● Aim of the exercise:
Give the entries again, word for word.

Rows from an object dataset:
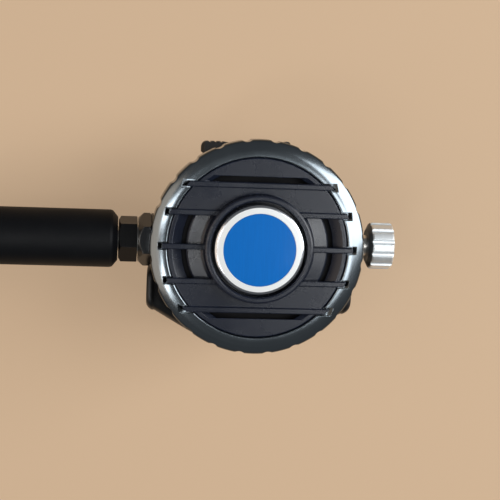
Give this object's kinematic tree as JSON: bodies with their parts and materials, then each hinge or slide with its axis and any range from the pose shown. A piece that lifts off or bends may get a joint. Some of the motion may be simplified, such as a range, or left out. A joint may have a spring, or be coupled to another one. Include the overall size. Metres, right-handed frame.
{
  "type": "scuba regulator second stage with low-pressure hose",
  "caption": "Scuba demand regulator: round case with scalloped ring, ribbed purge cover, round purge button, side adjustment knob, exhaust tee, mouthpiece, hose.",
  "frame": {"origin": "middle of the mouthpiece's bite plane, on the axis of the ring, at the level the part lies on", "axes": "+Z out of the purge cover, +X along the valve barrel towards the adjustment knob, +Y to the top of the case as worn"},
  "size_m": [0.3834, 0.1699, 0.0768],
  "materials": {
    "ring_metal": "satin gunmetal, fine turned grain",
    "cover_plastic": "fine moulded texture",
    "button_plastic": "silvered, polished bevel",
    "disc_blue": "glossy domed inlay",
    "case_plastic": "fine moulded texture",
    "washer_plastic": "smooth acetal",
    "silicone": "smoky translucent silicone",
    "spring_steel": "bright stainless",
    "plated_brass": "satin plated brass",
    "chrome": "bright plated brass",
    "knob_metal": "bright turned metal",
    "black_nut": "black coated",
    "black_rubber": "smooth",
    "tee_rubber": "soft matt",
    "mouthpiece_silicone": "soft satin silicone",
    "tie_plastic": "nylon",
    "protector_rubber": "soft matt",
    "hose_rubber": "fine wrapped texture"
  },
  "bodies": {
    "regulator": {"front_ring": "ring_metal", "purge_cover": "cover_plastic", "purge_spring": "spring_steel", "clamp_washer": "washer_plastic", "diaphragm": "silicone", "case": "case_plastic", "valve_barrel": "plated_brass", "barrel_nut": "chrome", "barrel_washer": "black_rubber", "orifice": "plated_brass", "orifice_o_ring": "black_rubber", "poppet_spring": "spring_steel", "adjuster_collar": "chrome", "exhaust_valve": "silicone", "exhaust_tee": "tee_rubber", "mouthpiece": "mouthpiece_silicone", "mouthpiece_tie": "tie_plastic", "swivel_nut": "black_nut", "hose_nipple": "plated_brass", "hose_o_ring": "black_rubber", "near_protector": "protector_rubber", "hose_free": "hose_rubber", "hose_coil": "hose_rubber", "far_protector": "protector_rubber", "far_nipple": "plated_brass", "first_stage_fitting": "chrome", "fitting_o_ring": "black_rubber"},
    "button": {"purge_button": "button_plastic", "button_disc": "disc_blue"},
    "plate": {"diaphragm_plate": "spring_steel"},
    "lever": {"demand_lever": "spring_steel"},
    "valve_poppet": {"poppet": "washer_plastic", "poppet_seat": "black_rubber", "poppet_collar": "plated_brass"},
    "screw_slide": {"spring_pad": "washer_plastic"},
    "adjuster": {"adjusting_screw": "plated_brass", "adjuster_o_ring": "black_rubber", "adjustment_knob": "knob_metal", "knob_screw": "spring_steel"},
    "venturi": {"venturi_lever": "case_plastic", "venturi_pin": "spring_steel", "venturi_vane": "case_plastic", "venturi_o_ring": "black_rubber"}
  },
  "joints": [
    {"name": "purge_press", "type": "slide", "parent": "regulator", "child": "button", "axis": [0, 0, -1], "range_m": [0, 0.0025], "stiffness_N_per_m": 400, "springref_m": -0.004, "deforming": ["purge_spring"]},
    {"name": "diaphragm_travel", "type": "slide", "parent": "regulator", "child": "plate", "axis": [0, 0, -1], "range_m": [0, 0.0025], "deforming": ["diaphragm"]},
    {"name": "lever_swing", "type": "hinge", "parent": "regulator", "child": "lever", "pos_m": [0.0092, 0, 0.0592], "axis": [0, -1, 0], "range_deg": [0, 10.1]},
    {"name": "poppet_slide", "type": "slide", "parent": "regulator", "child": "valve_poppet", "axis": [1, 0, 0], "range_m": [0, 0.0011], "deforming": ["poppet_spring"]},
    {"name": "adjuster_advance", "type": "slide", "parent": "regulator", "child": "screw_slide", "axis": [1, 0, 0], "range_m": [-0.002, 0]},
    {"name": "adjuster_turn", "type": "hinge", "parent": "screw_slide", "child": "adjuster", "pos_m": [0.045, 0, 0.052], "axis": [1, 0, 0], "range_deg": [-720, 0]},
    {"name": "venturi_turn", "type": "hinge", "parent": "regulator", "child": "venturi", "pos_m": [0, 0.033, 0.0395], "axis": [0, 1, 0], "range_deg": [-22.5, 22.5]}
  ],
  "couplings": [
    {"joint": "diaphragm_travel", "follows": "purge_press", "ratio": 1},
    {"joint": "lever_swing", "follows": "purge_press", "rad_per_m": 70},
    {"joint": "poppet_slide", "follows": "purge_press", "ratio": 0.43},
    {"joint": "adjuster_turn", "follows": "adjuster_advance", "rad_per_m": 6283.2}
  ]
}
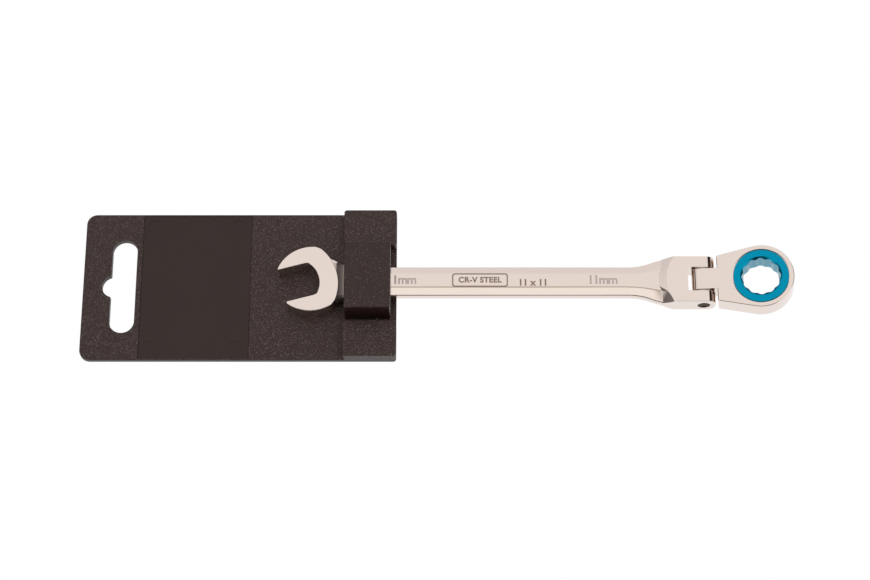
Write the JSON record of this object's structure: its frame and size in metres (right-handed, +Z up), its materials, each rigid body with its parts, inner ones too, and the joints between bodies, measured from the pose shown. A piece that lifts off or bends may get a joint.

● Correct output:
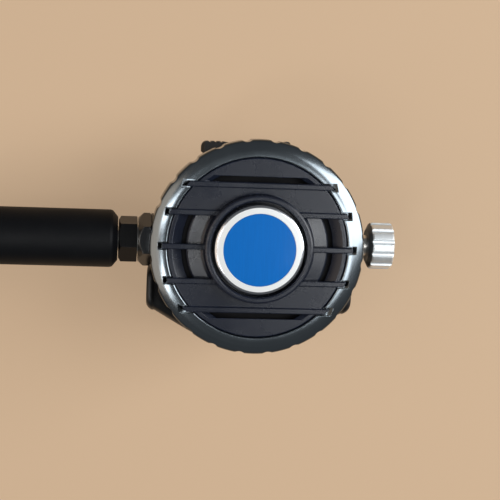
Give this object's kinematic tree as JSON: bodies with their parts and materials, then each hinge or slide with its axis and any range from the pose shown. A piece that lifts off or bends may get a joint. Some of the motion may be simplified, such as a range, or left out. A joint may have a spring, or be coupled to another one. Include the overall size. Metres, right-handed frame.
{
  "type": "scuba regulator second stage with low-pressure hose",
  "caption": "Scuba demand regulator: round case with scalloped ring, ribbed purge cover, round purge button, side adjustment knob, exhaust tee, mouthpiece, hose.",
  "frame": {"origin": "middle of the mouthpiece's bite plane, on the axis of the ring, at the level the part lies on", "axes": "+Z out of the purge cover, +X along the valve barrel towards the adjustment knob, +Y to the top of the case as worn"},
  "size_m": [0.3834, 0.1699, 0.0768],
  "materials": {
    "ring_metal": "satin gunmetal, fine turned grain",
    "cover_plastic": "fine moulded texture",
    "button_plastic": "silvered, polished bevel",
    "disc_blue": "glossy domed inlay",
    "case_plastic": "fine moulded texture",
    "washer_plastic": "smooth acetal",
    "silicone": "smoky translucent silicone",
    "spring_steel": "bright stainless",
    "plated_brass": "satin plated brass",
    "chrome": "bright plated brass",
    "knob_metal": "bright turned metal",
    "black_nut": "black coated",
    "black_rubber": "smooth",
    "tee_rubber": "soft matt",
    "mouthpiece_silicone": "soft satin silicone",
    "tie_plastic": "nylon",
    "protector_rubber": "soft matt",
    "hose_rubber": "fine wrapped texture"
  },
  "bodies": {
    "regulator": {"front_ring": "ring_metal", "purge_cover": "cover_plastic", "purge_spring": "spring_steel", "clamp_washer": "washer_plastic", "diaphragm": "silicone", "case": "case_plastic", "valve_barrel": "plated_brass", "barrel_nut": "chrome", "barrel_washer": "black_rubber", "orifice": "plated_brass", "orifice_o_ring": "black_rubber", "poppet_spring": "spring_steel", "adjuster_collar": "chrome", "exhaust_valve": "silicone", "exhaust_tee": "tee_rubber", "mouthpiece": "mouthpiece_silicone", "mouthpiece_tie": "tie_plastic", "swivel_nut": "black_nut", "hose_nipple": "plated_brass", "hose_o_ring": "black_rubber", "near_protector": "protector_rubber", "hose_free": "hose_rubber", "hose_coil": "hose_rubber", "far_protector": "protector_rubber", "far_nipple": "plated_brass", "first_stage_fitting": "chrome", "fitting_o_ring": "black_rubber"},
    "button": {"purge_button": "button_plastic", "button_disc": "disc_blue"},
    "plate": {"diaphragm_plate": "spring_steel"},
    "lever": {"demand_lever": "spring_steel"},
    "valve_poppet": {"poppet": "washer_plastic", "poppet_seat": "black_rubber", "poppet_collar": "plated_brass"},
    "screw_slide": {"spring_pad": "washer_plastic"},
    "adjuster": {"adjusting_screw": "plated_brass", "adjuster_o_ring": "black_rubber", "adjustment_knob": "knob_metal", "knob_screw": "spring_steel"},
    "venturi": {"venturi_lever": "case_plastic", "venturi_pin": "spring_steel", "venturi_vane": "case_plastic", "venturi_o_ring": "black_rubber"}
  },
  "joints": [
    {"name": "purge_press", "type": "slide", "parent": "regulator", "child": "button", "axis": [0, 0, -1], "range_m": [0, 0.0025], "stiffness_N_per_m": 400, "springref_m": -0.004, "deforming": ["purge_spring"]},
    {"name": "diaphragm_travel", "type": "slide", "parent": "regulator", "child": "plate", "axis": [0, 0, -1], "range_m": [0, 0.0025], "deforming": ["diaphragm"]},
    {"name": "lever_swing", "type": "hinge", "parent": "regulator", "child": "lever", "pos_m": [0.0092, 0, 0.0592], "axis": [0, -1, 0], "range_deg": [0, 10.1]},
    {"name": "poppet_slide", "type": "slide", "parent": "regulator", "child": "valve_poppet", "axis": [1, 0, 0], "range_m": [0, 0.0011], "deforming": ["poppet_spring"]},
    {"name": "adjuster_advance", "type": "slide", "parent": "regulator", "child": "screw_slide", "axis": [1, 0, 0], "range_m": [-0.002, 0]},
    {"name": "adjuster_turn", "type": "hinge", "parent": "screw_slide", "child": "adjuster", "pos_m": [0.045, 0, 0.052], "axis": [1, 0, 0], "range_deg": [-720, 0]},
    {"name": "venturi_turn", "type": "hinge", "parent": "regulator", "child": "venturi", "pos_m": [0, 0.033, 0.0395], "axis": [0, 1, 0], "range_deg": [-22.5, 22.5]}
  ],
  "couplings": [
    {"joint": "diaphragm_travel", "follows": "purge_press", "ratio": 1},
    {"joint": "lever_swing", "follows": "purge_press", "rad_per_m": 70},
    {"joint": "poppet_slide", "follows": "purge_press", "ratio": 0.43},
    {"joint": "adjuster_turn", "follows": "adjuster_advance", "rad_per_m": 6283.2}
  ]
}
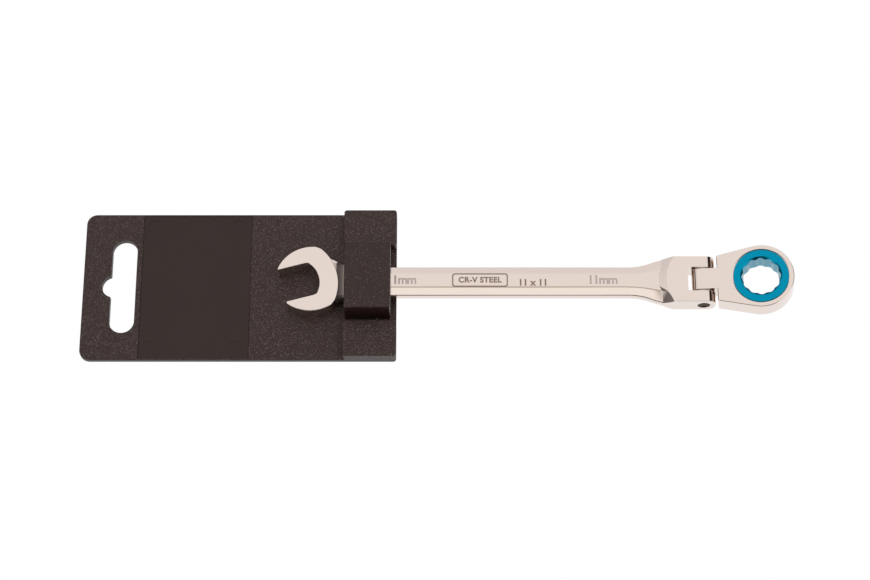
Write the JSON record of this object's structure: its frame and size in metres (right-handed, +Z up), its materials, each rigid body with its parts, inner ones too, and the joints between bodies, measured from the pose shown. A piece that lifts off or bends may get a joint.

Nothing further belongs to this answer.